Nor should the government, upon a preliminary motion to suppress, be required either to disclose its entire case to prove that the challenged items were actually used as instruments of the alleged crime, or be deprived, in default of such disclosure, of an opportunity to prove upon the trial that the challenged items were so used. It is, therefore, unnecessary for the government to prove upon a preliminary motion to suppress evidence that the seized items were actually used or intended to be used as instrumentalities of the criminal conspiracy. The search is not unreasonable if the items are reasonably capable of such use, and that is all that the government need show upon the instant motion. United States v. Klaw, 227 F. Supp. 12 (S.D.N.Y.1964); United States v. Lord, 184 F. Supp. 923, 926 (S.D.N.Y.1960). Cf. United States v. Poller, 43 F.2d 911, 913 (2 Cir. 1930) where Judge Learned Hand upheld a search as to papers which bore upon the alleged crime.

We do not overlook, however, the decision in this district of Judge Murphy in United States v. Loft, etc., 182 F. Supp. 322 (S.D.N.Y.1960), which has been called "an example of the application of the means and instrumentalities rule at its worst." Kaplan, Search and Seizure: A No-Man's Land in the Criminal Law, 49 Calif.L.Rev. 474 (1961). We note, however, that there was no indictment in the Loft case. We think that fact distinguishes this case, but, even if it did not, we would feel constrained, with all respect, to follow what seems to be both the weight of authority and the better rule.

Petitioner was the accredited Mexican Ambassador to Bolivia. His status and ready proof of it could reasonably have been used or intended as the means of free and easy travel without arousing the suspicion of Narcotics Agents much less the scrutiny of Customs authorities. His deceptive use of his credentials could plainly be used to cover up the illegal enterprise and defendant's role in it. Cf. United States v.

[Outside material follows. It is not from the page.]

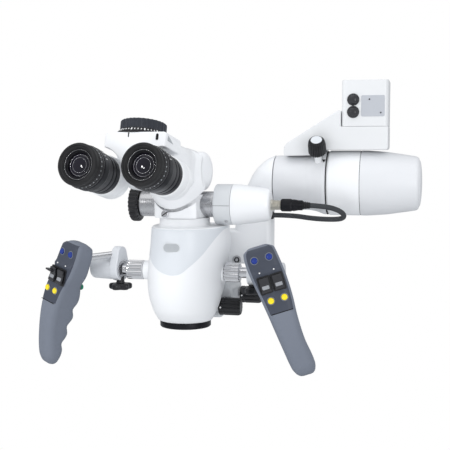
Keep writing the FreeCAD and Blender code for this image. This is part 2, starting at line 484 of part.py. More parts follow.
def write_tube_housing():
    drum = turned([(-DRUM_DOME, DRUM_R - 9), (-DRUM_DOME * 0.6, DRUM_R - 3.5), (0, DRUM_R),
                   (2 * DRUM_HALF, DRUM_R),
                   (2 * DRUM_HALF + DRUM_DOME * 0.6, DRUM_R - 3.5),
                   (2 * DRUM_HALF + DRUM_DOME, DRUM_R - 9)],
                  (-DRUM_HALF, 0, 0), X_AXIS)
    front = prism(((-HOUSING_FACE, HOUSING_LOW), (-HOUSING_FACE, HOOD_LOW), (-HOUSING_FACE, HOOD_TOP),
                   (-HOUSING_REAR, HOOD_TOP + 4), (-HOUSING_REAR + 8, HOOD_TOP - 8),
                   (-HOUSING_REAR, HOUSING_LOW + 8)),
                  "x", -HOUSING_HALF, HOUSING_HALF)
    hood = prism(((-HOOD_REACH, HOOD_LOW), (-HOOD_REACH, HOOD_TOP), (-HOUSING_FACE + 2, HOOD_TOP),
                  (-HOUSING_FACE + 2, HOOD_LOW)), "x", -HOUSING_HALF + 3, HOUSING_HALF - 3)
    nose = prism(((-HOUSING_HALF + 3, HOOD_LOW), (-5, HOOD_LOW - 24), (5, HOOD_LOW - 24),
                  (HOUSING_HALF - 3, HOOD_LOW)),
                 "y", -HOOD_REACH, -HOOD_REACH + 4)
    for _, side in SIDES:
        nose = nose.cut(cylinder(BARREL_R + 6, 12, (side * EYE_HALF, -HOOD_REACH - 4, -EYE_DROP), Y_AXIS))
    neck = prism(((-HOUSING_FACE + 12, HOUSING_LOW + 6), (-HOUSING_FACE + 12, HOOD_TOP),
                  (-HOUSING_REAR, HOOD_TOP + 4),
                  (-4, DRUM_R - 0.4), (-DRUM_R * 0.5, -DRUM_R * 0.8), (-34, -32)), "x", -CHIN_HALF,
                  CHIN_HALF)
    tilting = drum.fuse([front, hood, neck]).removeSplitter()
    tilting = tilting.rotated(V(0, 0, 0), X_AXIS, -TUBE_PITCH).translated(V(0, -TILT_F, TILT_AXIS_Z))
    wide = 4 * BASE_R
    chin = chin_form().common(box((-wide, -wide, 0), (wide, -CHIN_BACK, TILT_AXIS_Z)))
    tilting = tilting.fuse(chin)
    below = box((-wide, -CHIN_BACK, 0), (wide, wide, BASE_TOP + 1.2))
    in_front = cylinder(BASE_R + 1, BASE_TOP, (0, 0, 0)).cut(chin_form())
    slot = box((-LUG_HALF - RUNNING, -TILT_F - LUG_EYE_R - 9, 0),
               (LUG_HALF + RUNNING, wide, TILT_AXIS_Z + LUG_EYE_R + 1))
    tilting = tilting.cut([below, in_front, slot])
    pin = cylinder(LUG_PIN_R, 4 * LUG_HALF, (-2 * LUG_HALF, -TILT_F, TILT_AXIS_Z), X_AXIS)
    tilting = max(tilting.Solids, key=lambda solid: solid.Volume)
    write("tube_housing", to_base(tilting.fuse(pin).removeSplitter()))


def write_eyepieces():
    flange = turned(((0, DIAL_FLANGE_R), (DIAL_FLANGE, DIAL_FLANGE_R)))
    dial = fluted(DIAL_R, DIAL_H - DIAL_FLANGE, 20, 1.2, (0, 0, DIAL_FLANGE), Z_AXIS)
    spot = V(0, -DIAL_REACH, HOOD_TOP + RUNNING)
    write("distance_dial", to_tube(flange.fuse(dial).removeSplitter().translated(spot)))
    for name, side in SIDES:
        centre = (side * EYE_HALF, -EYE_DROP)

        def along(radius, near, far):
            return cylinder(radius, near - far, (centre[0], -near, centre[1]), Y_AXIS)

        sleeve = along(EYEPIECE_SLEEVE_R, SLEEVE_FRONT, SLEEVE_FRONT - EYEPIECE_SLEEVE_LENGTH)
        sleeve = sleeve.makeChamfer(1.5, [edge for edge in sleeve.Edges if len(edge.Vertexes) == 1])
        write(name + "_eyepiece_sleeve", to_tube(sleeve))
        stem_end = EYE_REACH - EYECUP_LENGTH + 3
        barrel = along(BARREL_R, BARREL_FRONT,
                       SLEEVE_FRONT).fuse(along(BARREL_STEM_R, stem_end, SLEEVE_FRONT))
        recess = along(BARREL_STEM_R - 2, stem_end + 1, stem_end - 3)
        write(name + "_eyepiece", to_tube(barrel.cut(recess).removeSplitter()))
        ring_near = BARREL_FRONT + RUNNING + DIOPTRE_LENGTH
        ring = along(DIOPTRE_R, ring_near, BARREL_FRONT + RUNNING)
        ring = ring.cut(along(BARREL_STEM_R + FIT, EYE_REACH, SLEEVE_FRONT))
        write(name + "_dioptre_ring", to_tube(ring))
        cup = turned(((0, EYECUP_R), (EYECUP_LENGTH - 3, EYECUP_R), (EYECUP_LENGTH, EYECUP_R - 2)))
        cup = placed(cup, (centre[0], -EYE_REACH + EYECUP_LENGTH, centre[1]), V(0, -1, 0))
        cup = cup.cut(along(BARREL_STEM_R + FIT, EYE_REACH + 1, SLEEVE_FRONT))
        write(name + "_eyecup", to_tube(cup))


def rounded_section(half, front, back, corner, z):
    """Rounded rectangle in plan, as one closed wire of four lines and four arcs."""
    edges = []
    corners = ((half, back), (-half, back), (-half, -front), (half, -front))
    for index, (x, y) in enumerate(corners):
        centre = V(x - math.copysign(corner, x), y - math.copysign(corner, y), z)
        start = math.pi / 2 * index
        points = [centre + V(corner * math.cos(start + turn), corner * math.sin(start + turn), 0)
                  for turn in (0, math.pi / 4, math.pi / 2)]
        edges.append(Part.Arc(*points).toShape())
    wire = []
    for index, arc in enumerate(edges):
        wire.append(arc)
        following = edges[(index + 1) % 4]
        wire.append(Part.LineSegment(arc.Vertexes[-1].Point, following.Vertexes[0].Point).toShape())
    return Part.Wire(wire)


def handle_form():
    """Handgrip in its own frame: top at the origin, running down -Z, button panel on -Y."""
    rows = ((0, 11.0, 7.5, 7.0, 6.0), (-5, 15.4, 11.0, 10.5, 7.0),
            (-30, HANDLE_TOP_HALF, HANDLE_FRONT, HANDLE_REAR, 7.0),
            (-60, 16.0, 14.5, 11.0, 7.5), (-78, 14.0, 16.0, 12.5, 8.0), (-104, GRIP_HALF, 15.0, 14.0, 9.0),
            (-132, GRIP_HALF, 9.5, 15.5, 9.0), (-HANDLE_LENGTH, 9.5, 4.0, 12.0, 7.0))
    wires = [rounded_section(half, front, back, corner, z) for z, half, front, back, corner in rows]
    form = Part.makeLoft(wires, True, False)
    for index in range(GROOVES):
        z = -GROOVE_FIRST - index * GROOVE_PITCH
        back = 12.5 + 0.04 * (GROOVE_FIRST - 78 + index * GROOVE_PITCH)
        form = form.cut(cylinder(GROOVE_R, 60, (-30, back + GROOVE_R - GROOVE_DEPTH, z), X_AXIS))
    index_rest = cylinder(24, 60, (-30, HANDLE_REAR + 24 - 3.5, -TRIGGER_DROP + 4), X_AXIS)
    form = form.cut(index_rest)
    neck = turned(((0, 9.0), (4, 7.0), (9, ROD_R + 1.5)), (0, HANDLE_REAR - 1.5, -NECK_DROP), Y_AXIS)
    return form.fuse(neck).removeSplitter()


def face_depth(drop):
    """Depth of the button panel's face at a distance below the handle's top."""
    return HANDLE_FRONT + max(0.0, (drop - 30) / 15)


def control_spots():
    """Name, sideways place and drop of each control on the button panel."""
    spots = []
    for kind, half, drop in (("blue_button", BUTTON_HALF, BLUE_DROP),
                             ("yellow_button", YELLOW_HALF, YELLOW_DROP),
                             ("rocker", ROCKER_HALF, ROCKER_DROP)):
        for name, side in SIDES:
            spots.append((kind, name, side * half, drop))
    return spots


def write_handle(name, side, top, foot, turn):
    up = V(*top) - V(*foot)
    up.normalize()
    facing = V(math.sin(math.radians(turn)), -math.cos(math.radians(turn)), 0)
    rotation = FreeCAD.Rotation(V(0, 0, 0), facing * -1, up, "ZYX")
    placement = FreeCAD.Placement(V(*top), rotation)

    def put(shape):
        moved = shape.copy()
        moved.Placement = placement.multiply(moved.Placement)
        return moved

    form = handle_form()
    pockets = []
    for kind, _, x, drop in control_spots():
        face = face_depth(drop)
        if kind == "rocker":
            half_w = ROCKER_W / 2 + BUTTON_GAP
            half_l = ROCKER_L / 2 + 2 * BUTTON_GAP
            pockets.append(box((x - half_w, -face - 5, -drop - half_l),
                               (x + half_w, -face + ROCKER_POCKET, -drop + half_l)))
        else:
            pockets.append(cylinder(BUTTON_R + BUTTON_GAP, 10, (x, -face - 4, -drop), Y_AXIS))
    trigger_back = HANDLE_REAR - 3.5
    pockets.append(cylinder(TRIGGER_R + BUTTON_GAP, 12, (0, trigger_back - 5.5, -TRIGGER_DROP), Y_AXIS))
    start = placement.multVec(V(0, HANDLE_REAR + 7.5 - ROD_SEAT, -NECK_DROP))
    hole = V(side * (BLOCK_END - 3), 0, BLOCK_TOP_Z)
    rod_way = hole - start
    rod = Part.makeCylinder(ROD_R, rod_way.Length, start, rod_way)
    write(name + "_handle", put(form.cut(pockets)).cut(rod))
    write(name + "_grip_rod", rod)
    for kind, place, x, drop in control_spots():
        face = face_depth(drop)
        if kind == "rocker":
            key = box((x - ROCKER_W / 2, -face - 1.2, -drop - ROCKER_L / 2),
                      (x + ROCKER_W / 2, -face + ROCKER_T - 1.2, -drop + ROCKER_L / 2))
            key = key.cut(cylinder(16, 30, (x - 15, -face - 16, -drop), X_AXIS))
            if side < 0 and place == "left":
                blade = box((x - 8, -face - 4.5, -drop + 3.0), (x - 2, -face - 0.5, -drop + 4.2))
                key = key.fuse(blade).removeSplitter()
        else:
            key = turned(((0, BUTTON_R), (BUTTON_BODY + BUTTON_RISE - 0.6, BUTTON_R),
                          (BUTTON_BODY + BUTTON_RISE, BUTTON_R - 0.9)), (x, -face + BUTTON_BODY, -drop),
                          V(0, -1, 0))
        write(name + "_" + place + "_" + kind, put(key))
    trigger = turned(((0, TRIGGER_R), (3 + TRIGGER_RISE - 1, TRIGGER_R), (3 + TRIGGER_RISE, TRIGGER_R - 1)),
                     (0, trigger_back - 3, -TRIGGER_DROP), Y_AXIS)
    write(name + "_trigger", put(trigger))
    return start, rod_way


def write_bracket(name, side, start, rod_way):
    way = V(side, 0, 0)
    low = cylinder(BLOCK_R, BLOCK_T, (side * BLOCK_X, 0, GRIP_Z), way)
    high = cylinder(BLOCK_TOP_R, BLOCK_T, (side * BLOCK_X, 0, BLOCK_TOP_Z), way)
    web = prism(((-BLOCK_R, GRIP_Z), (-BLOCK_TOP_R, BLOCK_TOP_Z), (BLOCK_TOP_R, BLOCK_TOP_Z),
                 (BLOCK_R, GRIP_Z)),
                "x", side * BLOCK_X, side * BLOCK_END)
    boss = cylinder(BLOCK_BOSS_R, BLOCK_BOSS_END - BLOCK_END + 1, (side * (BLOCK_END - 1), 0, GRIP_Z), way)
    boss_end = LEFT_BOSS_END if side < 0 else RIGHT_BOSS_END
    stub_start = boss_end - STUB_DEPTH + 1
    stub = cylinder(STUB_R, BLOCK_X + 2 - stub_start, (side * stub_start, 0, GRIP_Z), way)
    block = low.fuse([high, web, boss, stub]).removeSplitter()
    socket = Part.makeCylinder(ROD_R + FIT, rod_way.Length + 0.5, start, rod_way)
    stem_x = side * (BLOCK_X + BLOCK_T / 2)
    stem_top = GRIP_Z - BLOCK_R + 6
    block = block.cut([socket, cylinder(STAR_STEM_R + FIT, 12, (stem_x, 0, stem_top - 11.5))])
    write(name + "_grip_bracket", max(block.Solids, key=lambda solid: solid.Volume))
    star_top = GRIP_Z - BLOCK_R - STAR_STEM
    star = cylinder(STAR_R, STAR_H, (stem_x, 0, star_top - STAR_H))
    scallops = []
    for index in range(STAR_LOBES):
        angle = 2 * math.pi * index / STAR_LOBES
        reach = STAR_R + SCALLOP_OUT
        spot = (stem_x + reach * math.cos(angle), reach * math.sin(angle), star_top - STAR_H - 1)
        scallops.append(cylinder(SCALLOP_R, STAR_H + 2, spot))
    stem = cylinder(STAR_STEM_R, stem_top - star_top + 1 - 0.5, (stem_x, 0, star_top - 1))
    write(name + "_clamp_knob", star.cut(scallops).fuse(stem).removeSplitter())


os.makedirs("parts", exist_ok=True)
write_suspension()
write_arm()
write_head()
write_ports()
write_tube_base()
write_tube_housing()
write_eyepieces()
for grip, hand, grip_top, grip_foot, grip_turn in HANDLES:
    rod_start, rod_way = write_handle(grip, hand, grip_top, grip_foot, grip_turn)
    write_bracket(grip, hand, rod_start, rod_way)
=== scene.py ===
"""Visible form and finish of a surgical microscope on its swing suspension.

Every piece is built in millimetres in a local frame of its own sub-assembly and placed
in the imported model's frame, in metres, where it rides on the body that carries it.
"""

import logging
import math
from dataclasses import dataclass, field
from enum import Enum
from typing import Callable, Sequence

import bmesh
import bpy
from mathutils import Matrix, Vector


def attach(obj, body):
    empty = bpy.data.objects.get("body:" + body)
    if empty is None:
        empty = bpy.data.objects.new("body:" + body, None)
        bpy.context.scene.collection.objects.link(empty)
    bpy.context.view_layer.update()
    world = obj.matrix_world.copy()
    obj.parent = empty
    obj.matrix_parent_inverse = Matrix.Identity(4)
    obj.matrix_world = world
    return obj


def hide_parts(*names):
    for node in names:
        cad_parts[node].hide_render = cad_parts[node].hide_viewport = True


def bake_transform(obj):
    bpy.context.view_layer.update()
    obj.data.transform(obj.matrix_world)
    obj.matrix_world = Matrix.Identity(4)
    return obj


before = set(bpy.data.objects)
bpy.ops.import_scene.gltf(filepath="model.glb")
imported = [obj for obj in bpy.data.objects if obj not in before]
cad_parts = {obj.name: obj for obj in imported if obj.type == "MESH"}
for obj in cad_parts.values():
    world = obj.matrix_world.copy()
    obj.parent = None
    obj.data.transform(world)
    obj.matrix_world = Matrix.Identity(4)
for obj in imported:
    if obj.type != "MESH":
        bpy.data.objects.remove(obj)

LOG = logging.getLogger("microscope")
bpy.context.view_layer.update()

Point = tuple[float, float, float]
Colour = tuple[float, float, float]
Profile = Sequence[tuple[float, float]]
RadiusAt = Callable[[float, float, float], float]
Form = bmesh.types.BMesh
Piece = bpy.types.Object

MM = 0.001
SUSPENSION_Y = 60.0
SUSPENSION_Z = 95.0
ROW_ORIGIN = Vector((191.0, SUSPENSION_Y, 207.0))
SIDES = (("left", -1), ("right", 1))
SMOOTH_ANGLE = math.radians(38.0)
ROUND_STEPS = 72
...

Lindenfeld, 142 F.2d 829 (2 Cir.), cert. denied, 323 U.S. 761, 65 S. Ct. 89, 89 L. Ed. 609 (1944).

It seems abundantly clear, therefore, that items (1) through (5) seized from petitioner's person may well be instruments of crime in the circumstances of this case. Likewise items (2), (5), (7), (8), (10) and (11) seized from petitioner's hotel room are clearly capable of being used as instruments of travel or escape or intended for such use. Travel, the money to pay for it, and documents necessary or convenient to accomplish it are likely tools of those engaged in an international narcotics conspiracy. Cf. United States v. Lord, supra, 184 F. Supp. at 926. Item (7) is essential to insure continued passage on the airline and may, therefore, have been used to carry out the criminal conspiracy.

Thus, any of the challenged items may well prove upon the trial to have been intended or used as instrumentalities of the criminal conspiracy. If the government fails to elicit such proof upon the trial, the items should then be returned to defendant.

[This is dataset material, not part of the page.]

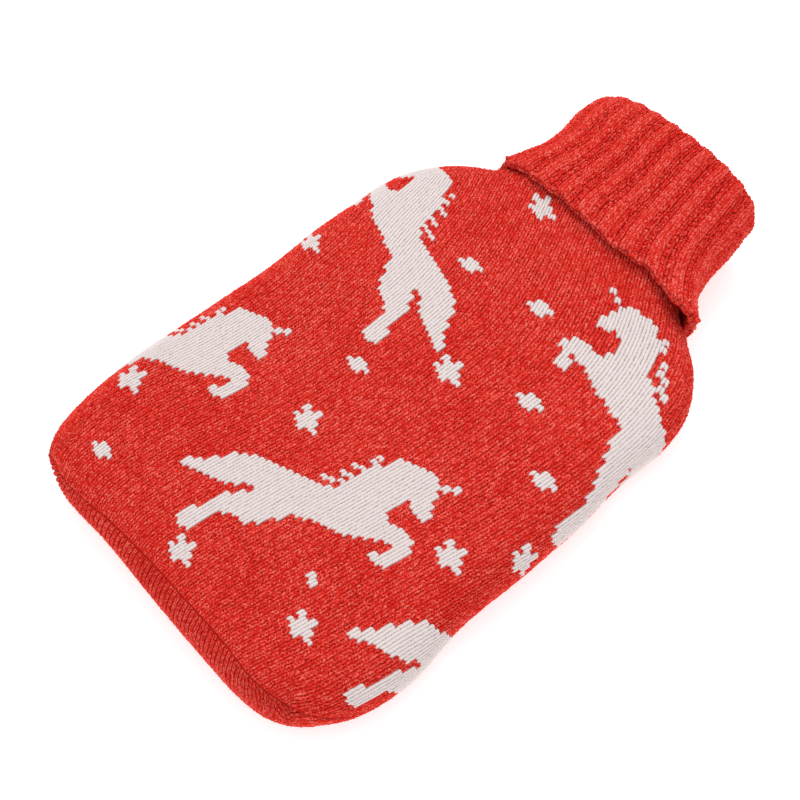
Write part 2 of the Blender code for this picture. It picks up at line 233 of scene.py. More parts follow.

Accordingly, the motion is granted to the extent of the government's consent and denied in all other respects without prejudice to renewal upon the trial should the proof fail to establish that the challenged items were instrumentalities of the alleged crime.

So ordered.


[1] Nonetheless, the Assistant United States Attorney avers that he has been informed by agents of the Federal Bureau of Narcotics who participated in the investigation that at no time during the course of the investigation was there any illegal interception of any of defendant's telephone communications.

[2] Cited with approval in Harris v. United States, 331 U.S. 145, 150 n. 11, 67 S. Ct. 1098, 91 L. Ed. 1399 (1947).

[3] The following items were seized from the person of petitioner at the time of his arrest, and the government has consented to return item (6):

(1) One tan wallet containing $229.00 in United States currency, plus various business cards.

(2) Diplomatic Passport in the name of Salvador Pardo-Bolland issued by the Estados Unidos Mexicanos.

(3) First National City Bank of New York Travelers Checks, total Amount $110.00.

(4) Bank of America Travelers Checks in the amount of $220.00.

(5) One United Nations Delegation Pass (16 Sessions) in the name of Salvador Pardo-Bolland.

(6) One lock of brown hair with card stating "I Love You."